All of the entries need to be written out again, exactly as they are.

Rows from a 3D modeling dataset
----
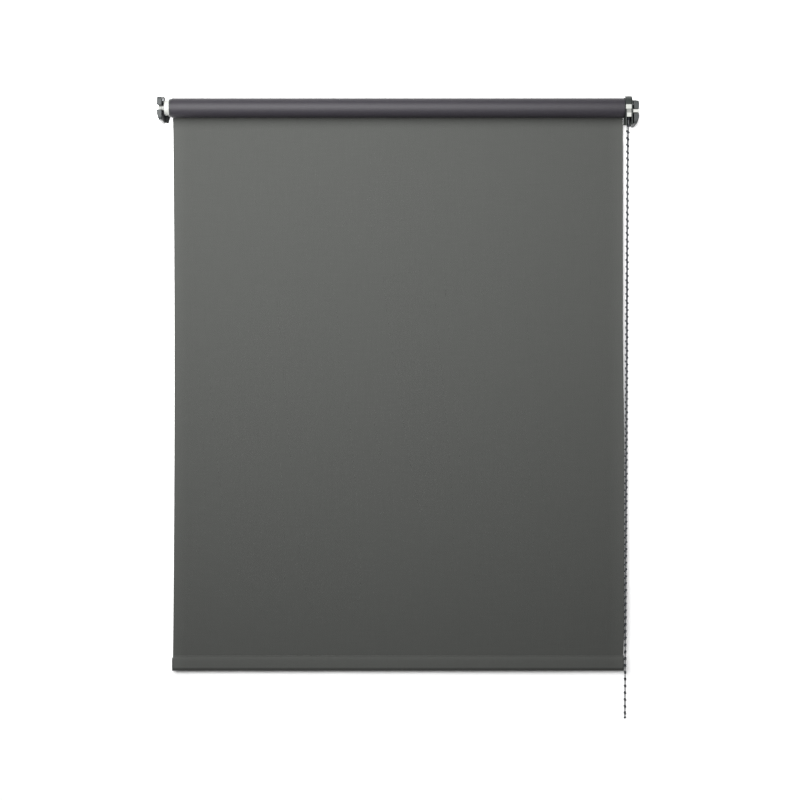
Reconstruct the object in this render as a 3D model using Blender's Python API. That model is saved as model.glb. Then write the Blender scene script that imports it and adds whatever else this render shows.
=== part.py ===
"""Roller blind with a bead-chain clutch, held on a wall by two side brackets.

Metres, +Z up. +X runs along the roller towards the chain side and -Y points into
the room. The origin lies on the wall plane, midway between the brackets, at the
height of the roller's axis.
"""

from math import atan2, cos, pi, radians, sin, sqrt

import bmesh
import bpy
from mathutils import Matrix, Vector

# ---- driving dimensions -------------------------------------------------------------
FABRIC_WIDTH = 0.800          # width of the cloth
FABRIC_DROP = 0.9975          # roller axis to the underside of the hem
AXIS_OUT = 0.030              # wall to roller axis

GAP = 0.0003                  # clearance between pieces that touch or fit
RUNNING_GAP = 0.0005          # clearance beside a turning end face

TUBE_RADIUS = 0.016
TUBE_WALL = 0.001
TUBE_PAST_CLOTH = 0.003       # bare tube at the idle end
TUBE_SHORT_OF_CLOTH = 0.0015  # at the clutch end the cloth covers the plug's collar
WOUND_THICKNESS = 0.0012      # cloth wound on the tube

CLOTH_THICKNESS = 0.0006
HEM_HEIGHT = 0.027
HEM_SLACK = 0.0017            # how much taller the hem pocket is than its bar needs
BAR_HEIGHT = 0.0195
BAR_THICKNESS = 0.0034
BAR_WALL = 0.0008
CAP_THICKNESS = 0.001
CAP_TONGUE = 0.012

ARM_CLEARANCE = 0.0008        # spindle base to the inner face of a bracket arm
ARM_THICKNESS = 0.002
ARM_PAST_AXIS = 0.0175        # how far the arm reaches into the room past the roller's axis
ARM_HALF_HEIGHT = 0.0186      # bracket centre to the arm's lower edge
ARM_FRONT_RISE = 0.0171       # bracket centre to the arm's top edge in front
ARM_WALL_RISE = 0.0228        # the same beside the wall
ARM_LEVEL = 0.017             # length of top edge beside the wall that doesn't slope
FLANGE_THICKNESS = 0.002
FLANGE_WIDTH = 0.0085
FLANGE_HALF_HEIGHT = 0.0203
FLANGE_SHOULDER = 0.0105      # how much shorter the flange is at its free edge than at its tips
FLANGE_TIP = 0.0035           # width of the blunt tips
FLANGE_TIP_INSET = 0.002      # tips from the arm
WALL_SCREW_RADIUS = 0.0022
WALL_SLOT_SHIFT = 0.0025      # half the distance between the ends' centres of the wall screw's slot
COVER_THICKNESS = 0.0086
COVER_WALL = 0.0022
COVER_EDGE = 0.0010           # rounding of the cover's edges
COVER_TAPER = 0.0030          # how far the outer face draws in at the bottom
COVER_TAPER_HEIGHT = 0.0105
COVER_BACK = 0.0005           # cover held clear of the wall
CORNER_RADIUS = 0.006
SLOT_CLEARANCE = 0.0006       # how much taller the slot is than the idle pin
MOUTH_DROP = 0.0020           # how far the slot slopes down from its seat to its mouth
SEAT_LIP = 0.0005             # how far the pin's seat dips below the slot's floor
BRACKET_CENTRE_DROP = 0.002  # bracket centre below the seat
CHAIN_BRACKET_DROP = 0.0068   # the chain side bracket hangs this much lower
COVER_SCREW_RISE = 0.0140
COVER_SCREW_PAST_AXIS = 0.008
SCREW_RADIUS = 0.0013
SCREW_HEAD_RADIUS = 0.0026
SCREW_HEAD_HEIGHT = 0.0014
BOSS_RADIUS = 0.0031

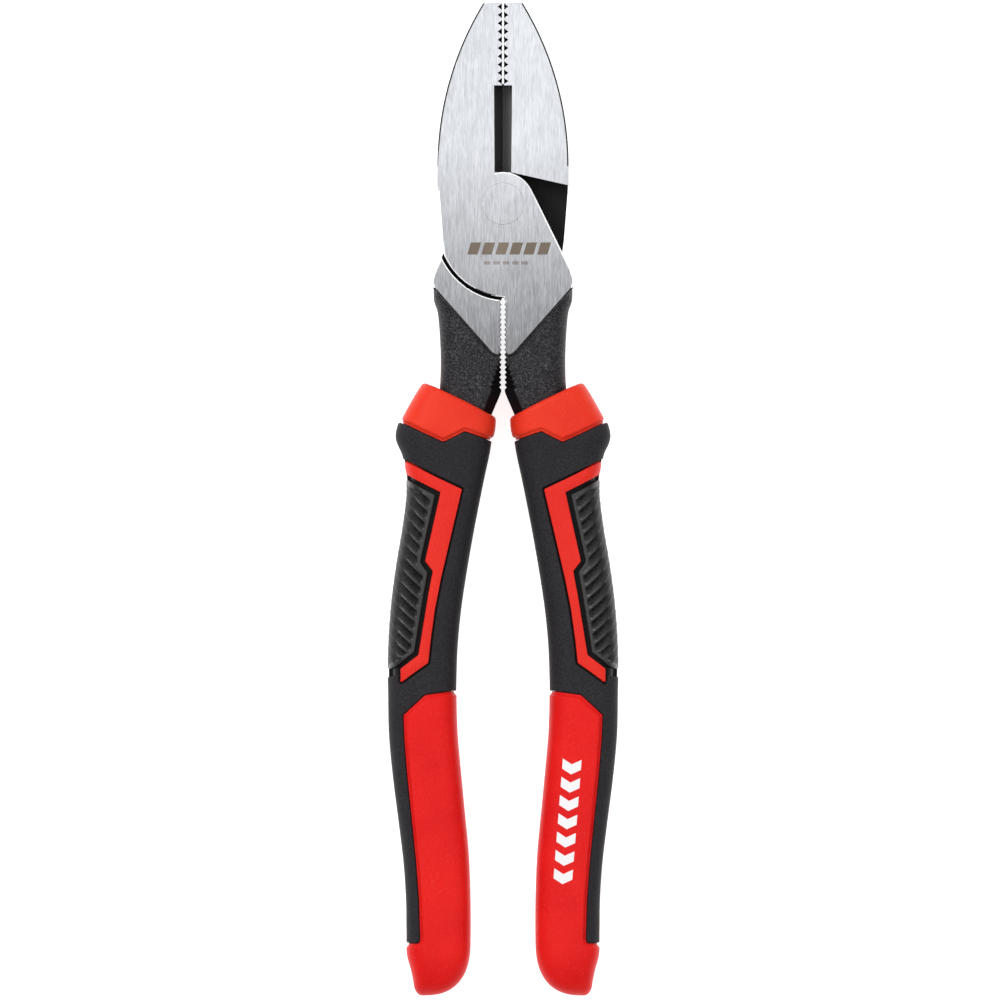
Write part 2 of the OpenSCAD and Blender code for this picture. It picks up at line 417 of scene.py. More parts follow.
----
Result of this exercise:
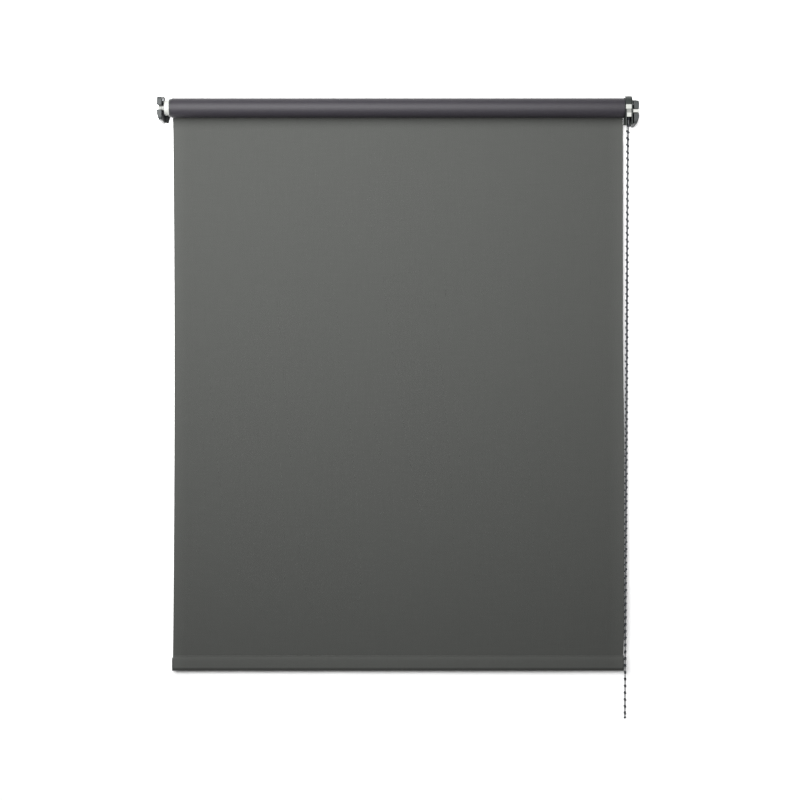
Reconstruct the object in this render as a 3D model using Blender's Python API. That model is saved as model.glb. Then write the Blender scene script that imports it and adds whatever else this render shows.
=== part.py ===
"""Roller blind with a bead-chain clutch, held on a wall by two side brackets.

Metres, +Z up. +X runs along the roller towards the chain side and -Y points into
the room. The origin lies on the wall plane, midway between the brackets, at the
height of the roller's axis.
"""

from math import atan2, cos, pi, radians, sin, sqrt

import bmesh
import bpy
from mathutils import Matrix, Vector

# ---- driving dimensions -------------------------------------------------------------
FABRIC_WIDTH = 0.800          # width of the cloth
FABRIC_DROP = 0.9975          # roller axis to the underside of the hem
AXIS_OUT = 0.030              # wall to roller axis

GAP = 0.0003                  # clearance between pieces that touch or fit
RUNNING_GAP = 0.0005          # clearance beside a turning end face

TUBE_RADIUS = 0.016
TUBE_WALL = 0.001
TUBE_PAST_CLOTH = 0.003       # bare tube at the idle end
TUBE_SHORT_OF_CLOTH = 0.0015  # at the clutch end the cloth covers the plug's collar
WOUND_THICKNESS = 0.0012      # cloth wound on the tube

CLOTH_THICKNESS = 0.0006
HEM_HEIGHT = 0.027
HEM_SLACK = 0.0017            # how much taller the hem pocket is than its bar needs
BAR_HEIGHT = 0.0195
BAR_THICKNESS = 0.0034
BAR_WALL = 0.0008
CAP_THICKNESS = 0.001
CAP_TONGUE = 0.012

ARM_CLEARANCE = 0.0008        # spindle base to the inner face of a bracket arm
ARM_THICKNESS = 0.002
ARM_PAST_AXIS = 0.0175        # how far the arm reaches into the room past the roller's axis
ARM_HALF_HEIGHT = 0.0186      # bracket centre to the arm's lower edge
ARM_FRONT_RISE = 0.0171       # bracket centre to the arm's top edge in front
ARM_WALL_RISE = 0.0228        # the same beside the wall
ARM_LEVEL = 0.017             # length of top edge beside the wall that doesn't slope
FLANGE_THICKNESS = 0.002
FLANGE_WIDTH = 0.0085
FLANGE_HALF_HEIGHT = 0.0203
FLANGE_SHOULDER = 0.0105      # how much shorter the flange is at its free edge than at its tips
FLANGE_TIP = 0.0035           # width of the blunt tips
FLANGE_TIP_INSET = 0.002      # tips from the arm
WALL_SCREW_RADIUS = 0.0022
WALL_SLOT_SHIFT = 0.0025      # half the distance between the ends' centres of the wall screw's slot
COVER_THICKNESS = 0.0086
COVER_WALL = 0.0022
COVER_EDGE = 0.0010           # rounding of the cover's edges
COVER_TAPER = 0.0030          # how far the outer face draws in at the bottom
COVER_TAPER_HEIGHT = 0.0105
COVER_BACK = 0.0005           # cover held clear of the wall
CORNER_RADIUS = 0.006
SLOT_CLEARANCE = 0.0006       # how much taller the slot is than the idle pin
MOUTH_DROP = 0.0020           # how far the slot slopes down from its seat to its mouth
SEAT_LIP = 0.0005             # how far the pin's seat dips below the slot's floor
BRACKET_CENTRE_DROP = 0.002  # bracket centre below the seat
CHAIN_BRACKET_DROP = 0.0068   # the chain side bracket hangs this much lower
COVER_SCREW_RISE = 0.0140
COVER_SCREW_PAST_AXIS = 0.008
SCREW_RADIUS = 0.0013
SCREW_HEAD_RADIUS = 0.0026
SCREW_HEAD_HEIGHT = 0.0014
BOSS_RADIUS = 0.0031

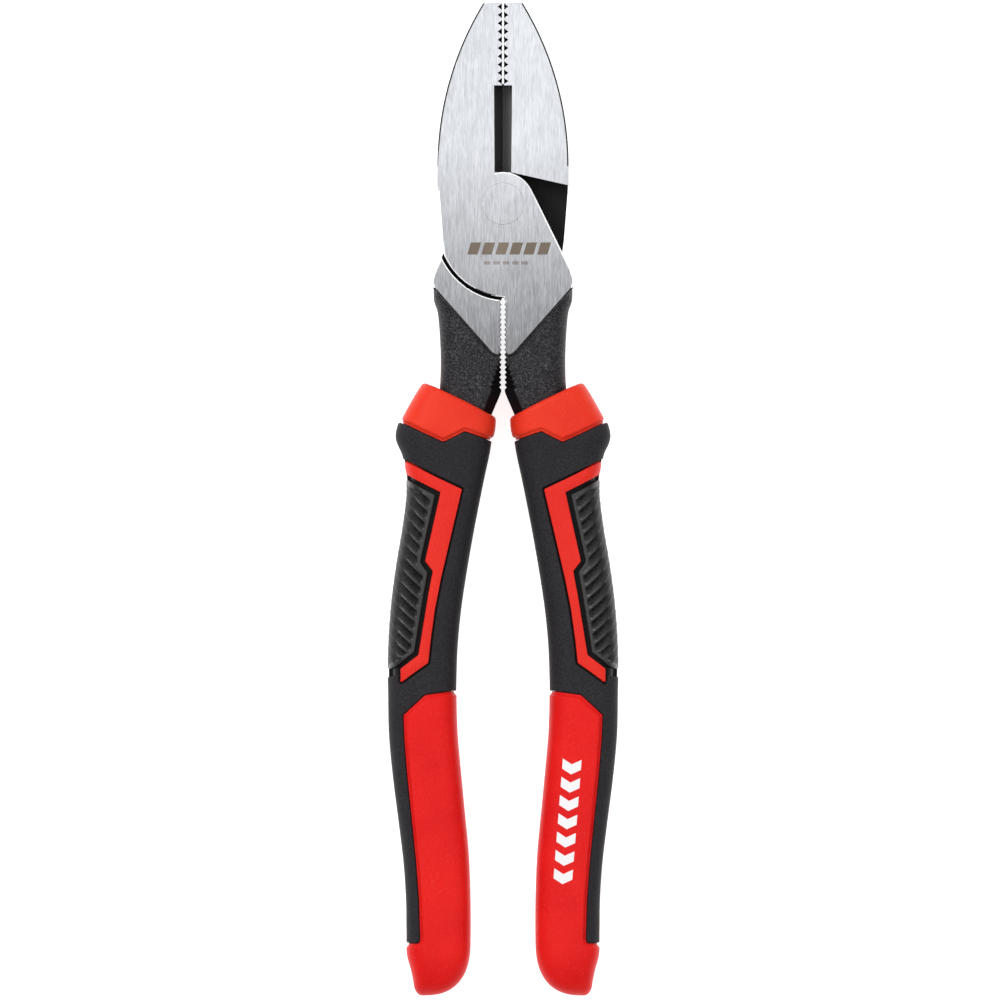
Write part 2 of the OpenSCAD and Blender code for this picture. It picks up at line 417 of scene.py. More parts follow.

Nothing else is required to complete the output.